- Goal of the exercise: Your task is to print all of the material verbatim.

- Data section:
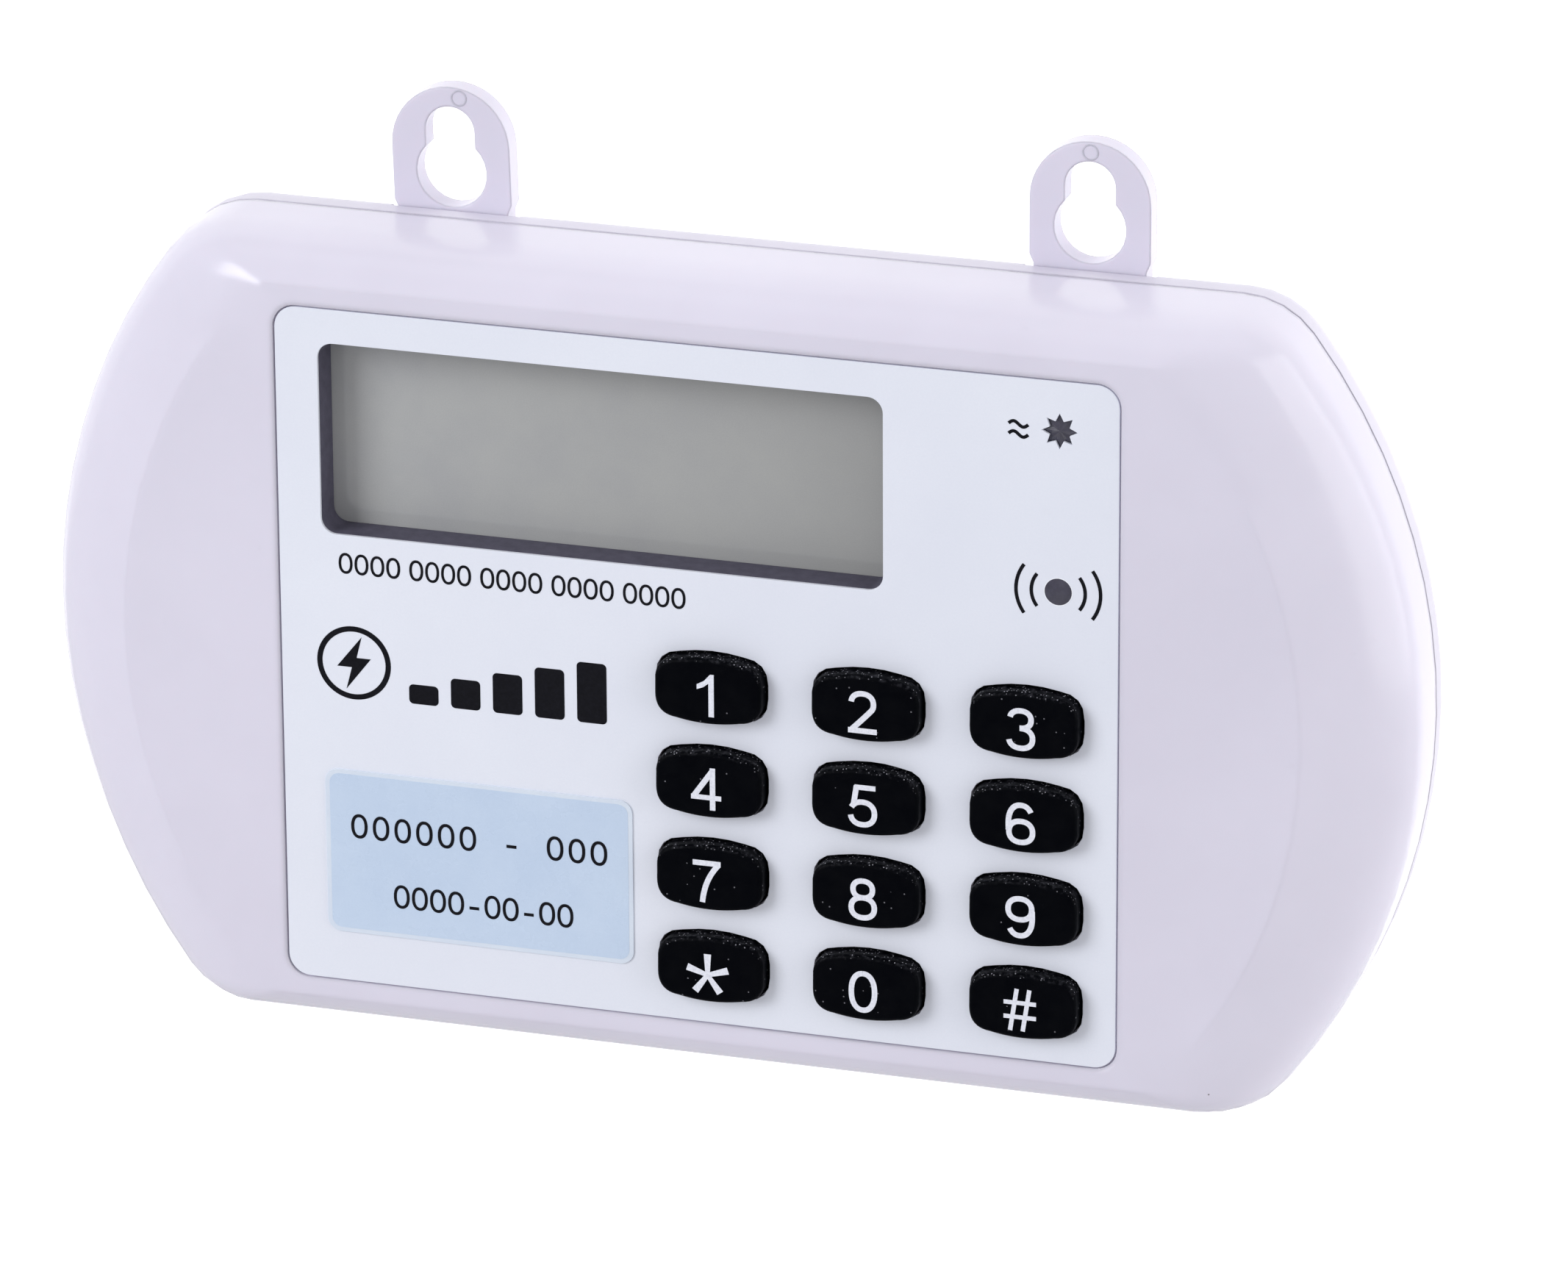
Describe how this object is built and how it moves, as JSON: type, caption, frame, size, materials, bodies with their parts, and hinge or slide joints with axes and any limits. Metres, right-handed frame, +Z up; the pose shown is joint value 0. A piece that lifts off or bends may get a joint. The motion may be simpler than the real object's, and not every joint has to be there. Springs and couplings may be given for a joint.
{
  "type": "prepaid electricity meter keypad unit",
  "caption": "Wall-hung prepaid meter unit with a bowed case, display window, numeric keypad, indicator lights, battery bay and sliding keyhole lugs.",
  "frame": {"origin": "centre of the flat rear face that lies against the wall", "axes": "+Y out of the rear face into the wall, +X to the right as seen from the front, +Z up"},
  "size_m": [0.151, 0.0222, 0.1025],
  "materials": {
    "case": "glossy lavender-white moulded ABS, handled and slightly dusty",
    "panel": "satin pearl-white printed membrane",
    "blue_label": "pale blue self-adhesive label under a clear film",
    "gasket_foam": "dark grey closed-cell foam",
    "display": "grey-green reflective liquid-crystal glass, unlit",
    "contact_rubber": "layered conductive elastomer strip",
    "mat_rubber": "black silicone sheet",
    "lens": "smoke-tinted clear window",
    "lamp": "diffused epoxy",
    "key": "matt black silicone rubber with white printed legend, dusty edges",
    "board": "green solder mask on glass fibre board",
    "chip_resin": "matt black moulding compound",
    "plated_steel": "bright plated steel",
    "aerial_wire": "bare copper wire",
    "capacitor_sleeve": "dark shrink sleeve",
    "battery_jacket": "plain blue battery jacket",
    "contact_metal": "nickel-plated spring steel",
    "paper_label": null
  },
  "bodies": {
    "case": {"front_cover": "case", "rear_cover": "case", "panel_overlay": "panel", "information_label": "blue_label", "display_gasket": "gasket_foam", "display_glass": "display", "contact_strip_upper": "contact_rubber", "contact_strip_lower": "contact_rubber", "keypad_mat": "mat_rubber", "signal_lens": "lens", "supply_lens": "lens", "signal_lamp": "lamp", "supply_lamp": "lamp", "circuit_board": "board", "microcontroller": "chip_resin", "crystal": "plated_steel", "radio_module": "plated_steel", "aerial": "aerial_wire", "buzzer": "chip_resin", "capacitor": "capacitor_sleeve", "board_screw_1": "plated_steel", "board_screw_2": "plated_steel", "board_screw_3": "plated_steel", "board_screw_4": "plated_steel", "case_screw_1": "plated_steel", "case_screw_2": "plated_steel", "case_screw_3": "plated_steel", "case_screw_4": "plated_steel", "battery_upper": "battery_jacket", "battery_lower": "battery_jacket", "battery_bridge_contact": "contact_metal", "battery_positive_contact": "contact_metal", "battery_negative_contact": "contact_metal", "rating_label": "paper_label"},
    "key_1": {"key_1": "key"},
    "key_2": {"key_2": "key"},
    "key_3": {"key_3": "key"},
    "key_4": {"key_4": "key"},
    "key_5": {"key_5": "key"},
    "key_6": {"key_6": "key"},
    "key_7": {"key_7": "key"},
    "key_8": {"key_8": "key"},
    "key_9": {"key_9": "key"},
    "key_star": {"key_star": "key"},
    "key_0": {"key_0": "key"},
    "key_hash": {"key_hash": "key"},
    "battery_door": {"battery_door": "case"},
    "hanging_lug_left": {"hanging_lug_left": "case"},
    "hanging_lug_right": {"hanging_lug_right": "case"}
  },
  "joints": [
    {"name": "key_1_press", "type": "slide", "parent": "case", "child": "key_1", "axis": [0, 1, 0], "range_m": [0, 0.0012], "stiffness_N_per_m": 900},
    {"name": "key_2_press", "type": "slide", "parent": "case", "child": "key_2", "axis": [0, 1, 0], "range_m": [0, 0.0012], "stiffness_N_per_m": 900},
    {"name": "key_3_press", "type": "slide", "parent": "case", "child": "key_3", "axis": [0, 1, 0], "range_m": [0, 0.0012], "stiffness_N_per_m": 900},
    {"name": "key_4_press", "type": "slide", "parent": "case", "child": "key_4", "axis": [0, 1, 0], "range_m": [0, 0.0012], "stiffness_N_per_m": 900},
    {"name": "key_5_press", "type": "slide", "parent": "case", "child": "key_5", "axis": [0, 1, 0], "range_m": [0, 0.0012], "stiffness_N_per_m": 900},
    {"name": "key_6_press", "type": "slide", "parent": "case", "child": "key_6", "axis": [0, 1, 0], "range_m": [0, 0.0012], "stiffness_N_per_m": 900},
    {"name": "key_7_press", "type": "slide", "parent": "case", "child": "key_7", "axis": [0, 1, 0], "range_m": [0, 0.0012], "stiffness_N_per_m": 900},
    {"name": "key_8_press", "type": "slide", "parent": "case", "child": "key_8", "axis": [0, 1, 0], "range_m": [0, 0.0012], "stiffness_N_per_m": 900},
    {"name": "key_9_press", "type": "slide", "parent": "case", "child": "key_9", "axis": [0, 1, 0], "range_m": [0, 0.0012], "stiffness_N_per_m": 900},
    {"name": "key_star_press", "type": "slide", "parent": "case", "child": "key_star", "axis": [0, 1, 0], "range_m": [0, 0.0012], "stiffness_N_per_m": 900},
    {"name": "key_0_press", "type": "slide", "parent": "case", "child": "key_0", "axis": [0, 1, 0], "range_m": [0, 0.0012], "stiffness_N_per_m": 900},
    {"name": "key_hash_press", "type": "slide", "parent": "case", "child": "key_hash", "axis": [0, 1, 0], "range_m": [0, 0.0012], "stiffness_N_per_m": 900},
    {"name": "battery_door_tilt", "type": "hinge", "parent": "case", "child": "battery_door", "pos_m": [-0.0332, 0, -0.0317], "axis": [-1, 0, 0], "range_deg": [0, 70]},
    {"name": "left_lug_slide", "type": "slide", "parent": "case", "child": "hanging_lug_left", "axis": [0, 0, 1], "range_m": [-0.012, 0]},
    {"name": "right_lug_slide", "type": "slide", "parent": "case", "child": "hanging_lug_right", "axis": [0, 0, 1], "range_m": [-0.012, 0]}
  ]
}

- Answer for this exercise:
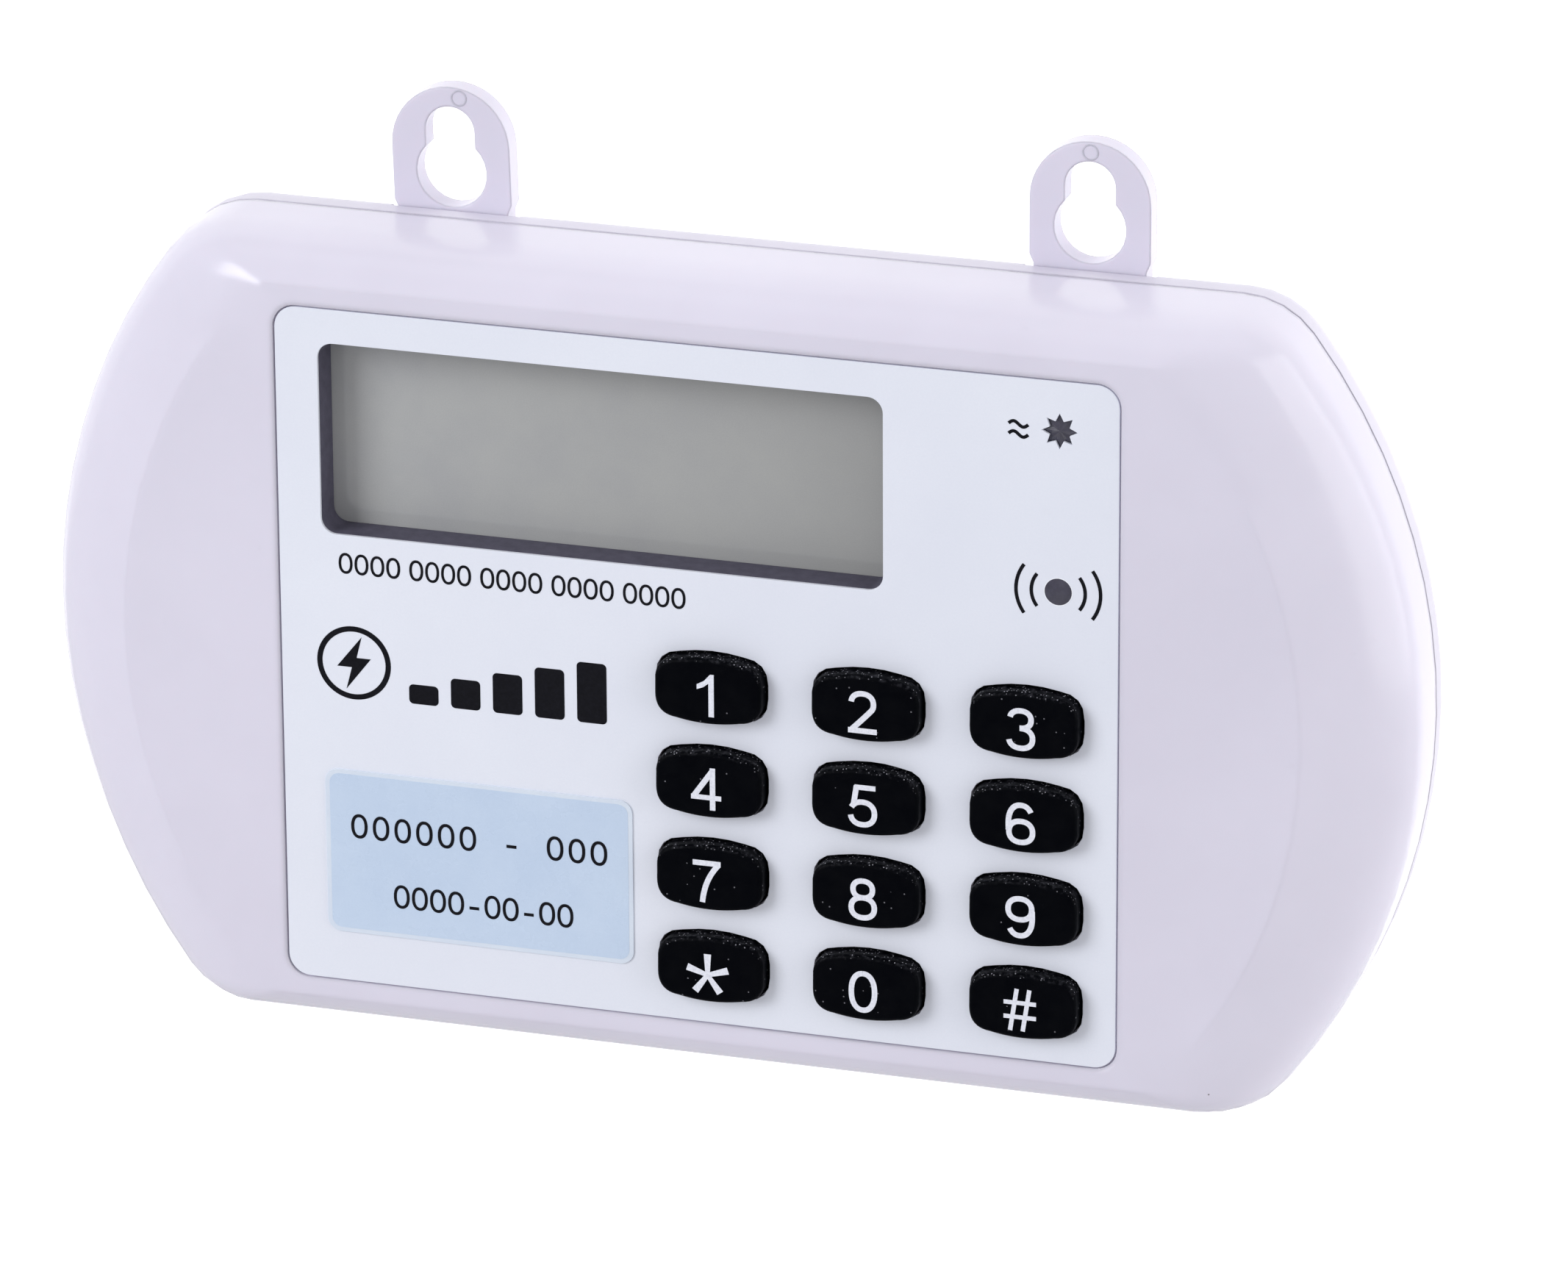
Describe how this object is built and how it moves, as JSON: type, caption, frame, size, materials, bodies with their parts, and hinge or slide joints with axes and any limits. Metres, right-handed frame, +Z up; the pose shown is joint value 0. A piece that lifts off or bends may get a joint. The motion may be simpler than the real object's, and not every joint has to be there. Springs and couplings may be given for a joint.
{
  "type": "prepaid electricity meter keypad unit",
  "caption": "Wall-hung prepaid meter unit with a bowed case, display window, numeric keypad, indicator lights, battery bay and sliding keyhole lugs.",
  "frame": {"origin": "centre of the flat rear face that lies against the wall", "axes": "+Y out of the rear face into the wall, +X to the right as seen from the front, +Z up"},
  "size_m": [0.151, 0.0222, 0.1025],
  "materials": {
    "case": "glossy lavender-white moulded ABS, handled and slightly dusty",
    "panel": "satin pearl-white printed membrane",
    "blue_label": "pale blue self-adhesive label under a clear film",
    "gasket_foam": "dark grey closed-cell foam",
    "display": "grey-green reflective liquid-crystal glass, unlit",
    "contact_rubber": "layered conductive elastomer strip",
    "mat_rubber": "black silicone sheet",
    "lens": "smoke-tinted clear window",
    "lamp": "diffused epoxy",
    "key": "matt black silicone rubber with white printed legend, dusty edges",
    "board": "green solder mask on glass fibre board",
    "chip_resin": "matt black moulding compound",
    "plated_steel": "bright plated steel",
    "aerial_wire": "bare copper wire",
    "capacitor_sleeve": "dark shrink sleeve",
    "battery_jacket": "plain blue battery jacket",
    "contact_metal": "nickel-plated spring steel",
    "paper_label": null
  },
  "bodies": {
    "case": {"front_cover": "case", "rear_cover": "case", "panel_overlay": "panel", "information_label": "blue_label", "display_gasket": "gasket_foam", "display_glass": "display", "contact_strip_upper": "contact_rubber", "contact_strip_lower": "contact_rubber", "keypad_mat": "mat_rubber", "signal_lens": "lens", "supply_lens": "lens", "signal_lamp": "lamp", "supply_lamp": "lamp", "circuit_board": "board", "microcontroller": "chip_resin", "crystal": "plated_steel", "radio_module": "plated_steel", "aerial": "aerial_wire", "buzzer": "chip_resin", "capacitor": "capacitor_sleeve", "board_screw_1": "plated_steel", "board_screw_2": "plated_steel", "board_screw_3": "plated_steel", "board_screw_4": "plated_steel", "case_screw_1": "plated_steel", "case_screw_2": "plated_steel", "case_screw_3": "plated_steel", "case_screw_4": "plated_steel", "battery_upper": "battery_jacket", "battery_lower": "battery_jacket", "battery_bridge_contact": "contact_metal", "battery_positive_contact": "contact_metal", "battery_negative_contact": "contact_metal", "rating_label": "paper_label"},
    "key_1": {"key_1": "key"},
    "key_2": {"key_2": "key"},
    "key_3": {"key_3": "key"},
    "key_4": {"key_4": "key"},
    "key_5": {"key_5": "key"},
    "key_6": {"key_6": "key"},
    "key_7": {"key_7": "key"},
    "key_8": {"key_8": "key"},
    "key_9": {"key_9": "key"},
    "key_star": {"key_star": "key"},
    "key_0": {"key_0": "key"},
    "key_hash": {"key_hash": "key"},
    "battery_door": {"battery_door": "case"},
    "hanging_lug_left": {"hanging_lug_left": "case"},
    "hanging_lug_right": {"hanging_lug_right": "case"}
  },
  "joints": [
    {"name": "key_1_press", "type": "slide", "parent": "case", "child": "key_1", "axis": [0, 1, 0], "range_m": [0, 0.0012], "stiffness_N_per_m": 900},
    {"name": "key_2_press", "type": "slide", "parent": "case", "child": "key_2", "axis": [0, 1, 0], "range_m": [0, 0.0012], "stiffness_N_per_m": 900},
    {"name": "key_3_press", "type": "slide", "parent": "case", "child": "key_3", "axis": [0, 1, 0], "range_m": [0, 0.0012], "stiffness_N_per_m": 900},
    {"name": "key_4_press", "type": "slide", "parent": "case", "child": "key_4", "axis": [0, 1, 0], "range_m": [0, 0.0012], "stiffness_N_per_m": 900},
    {"name": "key_5_press", "type": "slide", "parent": "case", "child": "key_5", "axis": [0, 1, 0], "range_m": [0, 0.0012], "stiffness_N_per_m": 900},
    {"name": "key_6_press", "type": "slide", "parent": "case", "child": "key_6", "axis": [0, 1, 0], "range_m": [0, 0.0012], "stiffness_N_per_m": 900},
    {"name": "key_7_press", "type": "slide", "parent": "case", "child": "key_7", "axis": [0, 1, 0], "range_m": [0, 0.0012], "stiffness_N_per_m": 900},
    {"name": "key_8_press", "type": "slide", "parent": "case", "child": "key_8", "axis": [0, 1, 0], "range_m": [0, 0.0012], "stiffness_N_per_m": 900},
    {"name": "key_9_press", "type": "slide", "parent": "case", "child": "key_9", "axis": [0, 1, 0], "range_m": [0, 0.0012], "stiffness_N_per_m": 900},
    {"name": "key_star_press", "type": "slide", "parent": "case", "child": "key_star", "axis": [0, 1, 0], "range_m": [0, 0.0012], "stiffness_N_per_m": 900},
    {"name": "key_0_press", "type": "slide", "parent": "case", "child": "key_0", "axis": [0, 1, 0], "range_m": [0, 0.0012], "stiffness_N_per_m": 900},
    {"name": "key_hash_press", "type": "slide", "parent": "case", "child": "key_hash", "axis": [0, 1, 0], "range_m": [0, 0.0012], "stiffness_N_per_m": 900},
    {"name": "battery_door_tilt", "type": "hinge", "parent": "case", "child": "battery_door", "pos_m": [-0.0332, 0, -0.0317], "axis": [-1, 0, 0], "range_deg": [0, 70]},
    {"name": "left_lug_slide", "type": "slide", "parent": "case", "child": "hanging_lug_left", "axis": [0, 0, 1], "range_m": [-0.012, 0]},
    {"name": "right_lug_slide", "type": "slide", "parent": "case", "child": "hanging_lug_right", "axis": [0, 0, 1], "range_m": [-0.012, 0]}
  ]
}